La crisis de las ideologías y el interés cada vez mayor por la forma en las más recientes tendencias del arte pareciera que le dan la razón a Gombrowicz, pero con esto no basta, es necesario que el formalismo creciente sea compensado por el humanismo, y en esto las cosas no van tan bien que digamos. Además, no podemos saber ahora cuál es la dirección en la que nos vamos a mover ni siquiera en la que nos estamos moviendo.
A pesar de las críticas que le hizo al existencialismo Gombrowicz aceptaba su punto de partida, pero no sus deducciones. El punto de partida de esa filosofía pone a la existencia y no a la idea en el centro de las reflexiones sobre el hombre, las deducciones, en cambio, instalan las ideas de la muerte y de la responsabilidad en una conciencia abstracta que está lejos del hombre.

Gombrowicz estaba convencido de que su idea sobre la forma pertenecía al tronco de la inspiración existencialista y que el existencialismo no pertenece al pasado, que perdurará por más de mil años, para siempre, como han perdurado las filosofías del realismo y del idealismo, repetidamente perdidas y vueltas a encontrar.

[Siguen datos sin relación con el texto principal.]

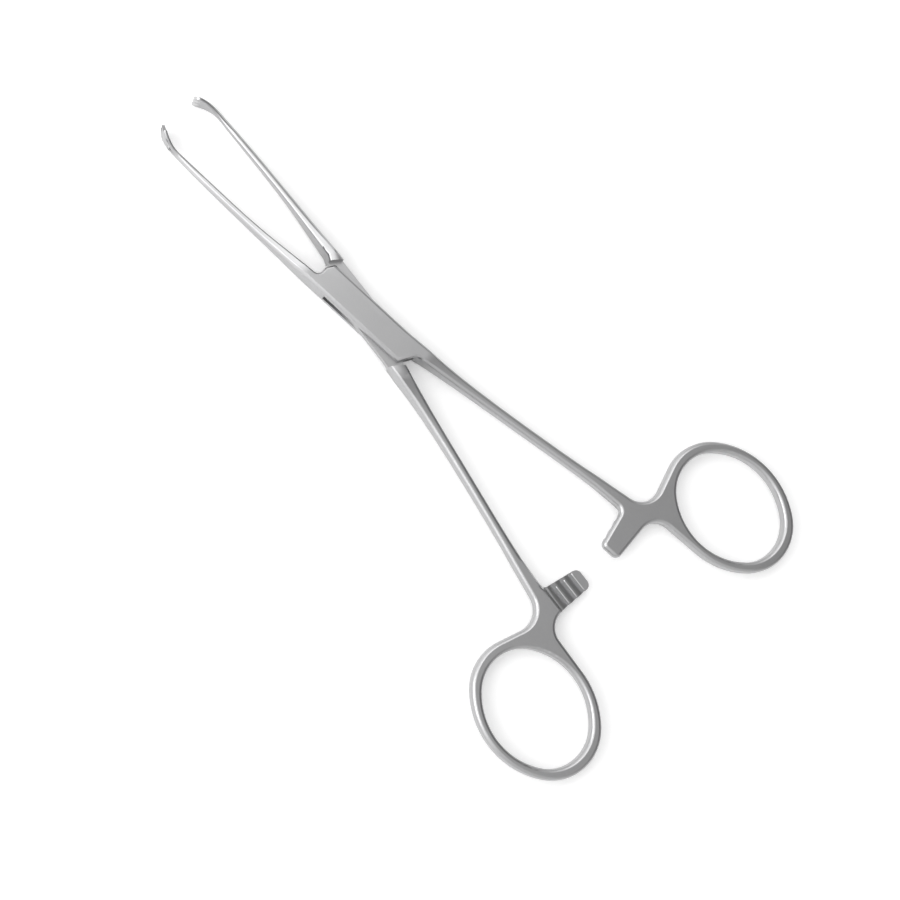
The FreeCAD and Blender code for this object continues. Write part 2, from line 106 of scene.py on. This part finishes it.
# Where the photo was taken from.
CAMERA_PLACE = Vector((-120.976, -1.716, 387.836)) * MM
CAMERA_TURN = Euler([radians(turn) for turn in (8.479, -14.926, -44.592)])


class Wire:
    """An output socket that takes part in Python expressions."""

    def __init__(self, bench, socket):
        self.bench = bench
        self.socket = socket

    def beside(self, output):
        """Another output of the same node."""
        return Wire(self.bench, self.socket.node.outputs[output])

    def _maths(self, operation, first, second):
        return self.bench.node("ShaderNodeMath", {"operation": operation}, {0: first, 1: second})

    def __add__(self, other):
        return self._maths("ADD", self, other)

    def __radd__(self, other):
        return self._maths("ADD", other, self)

    def __sub__(self, other):
        return self._maths("SUBTRACT", self, other)

    def __mul__(self, other):
        return self._maths("MULTIPLY", self, other)


class Bench:
    """Places nodes in a tree and wires them up."""

    def __init__(self, tree):
        self.tree = tree

    def node(self, kind, settings=None, sockets=None, output=0):
        """Add a node: its settings go first, then the values or wires of its sockets."""
        node = self.tree.nodes.new(kind)
        for name, value in (settings or {}).items():
            setattr(node, name, value)
        for name, value in (sockets or {}).items():
            if isinstance(value, Wire):
                self.tree.links.new(value.socket, node.inputs[name])
            else:
                node.inputs[name].default_value = value
        return Wire(self, node.outputs[output]) if node.outputs else None


class ForcepsSteel(bpy.types.PropertyGroup):
    """Colour and finish of the stainless steel."""

    colour: bpy.props.FloatVectorProperty(
        name="Steel colour", description="Colour of the satin faces", subtype="COLOR",
        size=3, min=0, max=1, default=(0.53, 0.53, 0.535))
    roughness: bpy.props.FloatProperty(
        name="Roughness", description="Mean roughness of the satin finish",
        default=0.32, min=0.05, max=1, subtype="FACTOR")
    # The crests' colour is lighter than the steel's as a painted highlight on the rounded crests;
    # their roughness is a real finish.
    crest_highlight_colour: bpy.props.FloatVectorProperty(
        name="Crest colour", description="Colour of the burnished crests", subtype="COLOR",
        size=3, min=0, max=1, default=(0.75, 0.75, 0.755))
    crest_roughness: bpy.props.FloatProperty(
        name="Crest roughness", description="Mean roughness of the burnished crests",
        default=0.3, min=0, max=1, subtype="FACTOR")
    grain: bpy.props.FloatProperty(
        name="Grain", description="How much the polishing marks change the roughness",
        default=0.03, min=0, max=0.5, subtype="FACTOR")
    mark: bpy.props.FloatProperty(
        name="Mark", description="How much the polishing marks change the colour",
        default=0.05, min=0, max=0.5, subtype="FACTOR")
    relief: bpy.props.FloatProperty(
        name="Relief", description="How much the polishing marks tilt the face",
        default=0.09, min=0, max=1, subtype="FACTOR")
    cloud: bpy.props.FloatProperty(
        name="Cloud", description="How much the colour drifts over the faces",
        default=0.04, min=0, max=0.5, subtype="FACTOR")


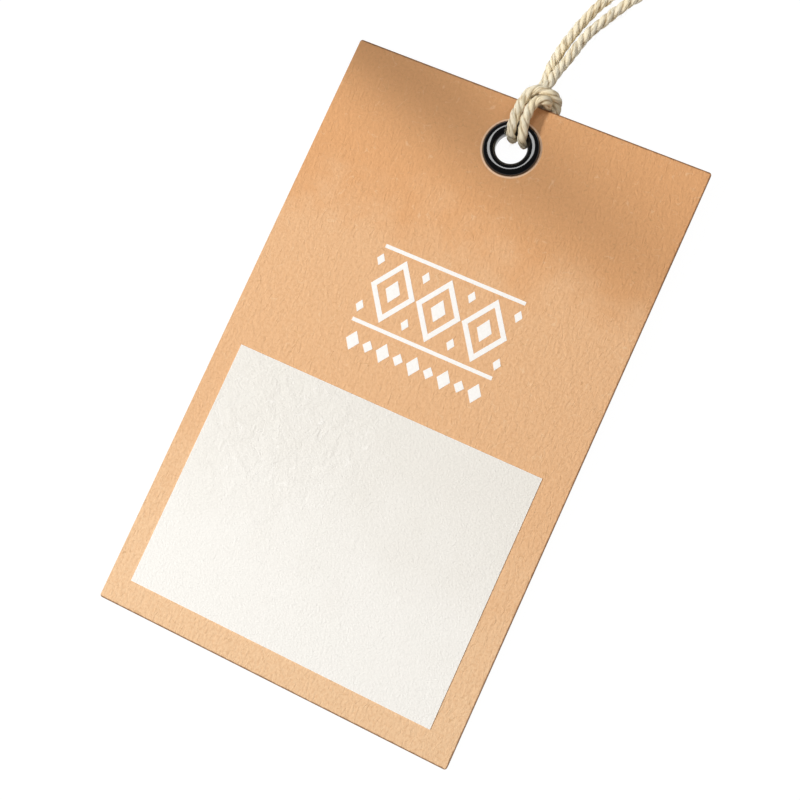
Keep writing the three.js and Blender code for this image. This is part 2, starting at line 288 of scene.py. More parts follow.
bm = bmesh.new()
print_rule(bm, UPPER_RULE_Y)
for step in range(-1, 2):
    print_lozenge(bm, LOZENGE_PITCH * step, LOZENGE_Y, LOZENGE_HALVES, LOZENGE_STROKE)
    print_lozenge(bm, LOZENGE_PITCH * step, LOZENGE_Y, HEART_HALVES)
for step in (-1.5, -0.5, 0.5, 1.5):
    print_lozenge(bm, LOZENGE_PITCH * step, LOZENGE_Y + BETWEEN_RISE, BETWEEN_HALVES)
    print_lozenge(bm, LOZENGE_PITCH * step, LOZENGE_Y - BETWEEN_RISE, BETWEEN_HALVES)
print_rule(bm, LOWER_RULE_Y)
for step in range(-4, 5):
    halves = EDGING_SMALL_HALVES if step % 2 else EDGING_LARGE_HALVES
    print_lozenge(bm, EDGING_PITCH * step, EDGING_Y, halves)
walls = bmesh.ops.extrude_face_region(bm, geom=bm.faces[:])
raised = [v for v in walls["geom"] if isinstance(v, bmesh.types.BMVert)]
bmesh.ops.translate(bm, verts=raised, vec=(0.0, 0.0, INK_RISE))
bmesh.ops.recalc_face_normals(bm, faces=bm.faces)
bmesh.ops.translate(bm, verts=bm.verts, vec=(PRINT_MIDDLE.x, PRINT_MIDDLE.y, CARD_THICKNESS))
ornament = finished(bm, "printed_ornament")

ink, tree, shader = material("white screen ink")
place = in_millimetres(tree)
grain = speckle(tree, place, 2.4, 3.0, 0.65)
pinholes = place_effect(tree, specks, Place=place, Density=1.1, Radius=0.09, Share=0.12)
colour = tint(tree, fade(tree, grain, 0.3, 0.7), (0.90, 0.895, 0.88, 1), (0.95, 0.945, 0.935, 1))
colour = tint(tree, product(tree, pinholes, 0.5), colour, (0.80, 0.62, 0.44, 1))
tree.links.new(colour, shader.inputs["Base Color"])
shader.inputs["Roughness"].default_value = 0.55
shader.inputs["Specular IOR Level"].default_value = 0.4
bump = node(tree, "Bump", {"Height": grain, "Distance": 0.00001, "Strength": 1.0})
tree.links.new(bump.outputs[0], shader.inputs["Normal"])
dress(ornament, ink)
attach(ornament, "root")


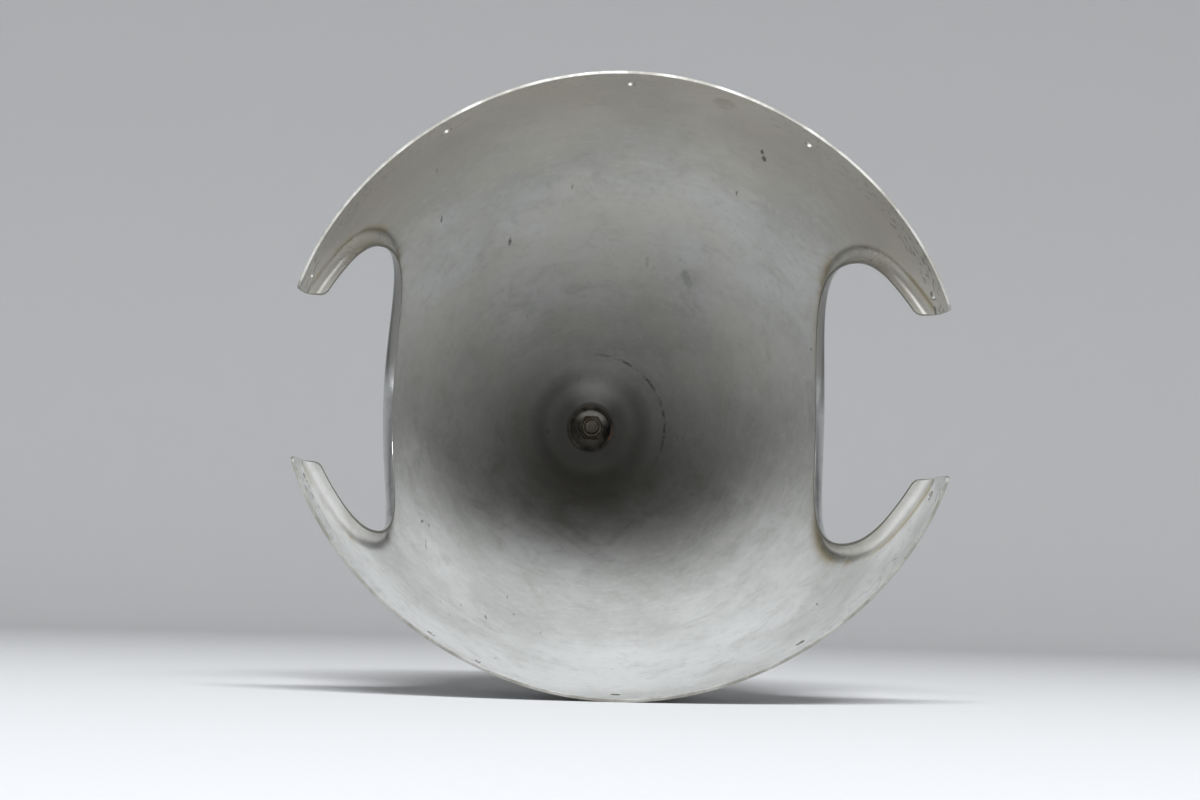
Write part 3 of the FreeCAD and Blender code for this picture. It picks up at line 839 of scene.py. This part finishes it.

Es un movimiento profundo del alma que, como todos, pasa por períodos de exageración y marginación pero siempre vuelve a la fuente de su revelación original. Si la idea de la forma pertenece al tronco del existencialismo, y si el existencialismo es una concepción del hombre que perdurará por los siglos de los siglos, entonces, Gombrowicz es un profeta que destruye su visión del mundo y vislumbra una nueva visión para el porvenir en la que lo humano se encontrará con lo humano, y ni él ni su obra se extinguirán.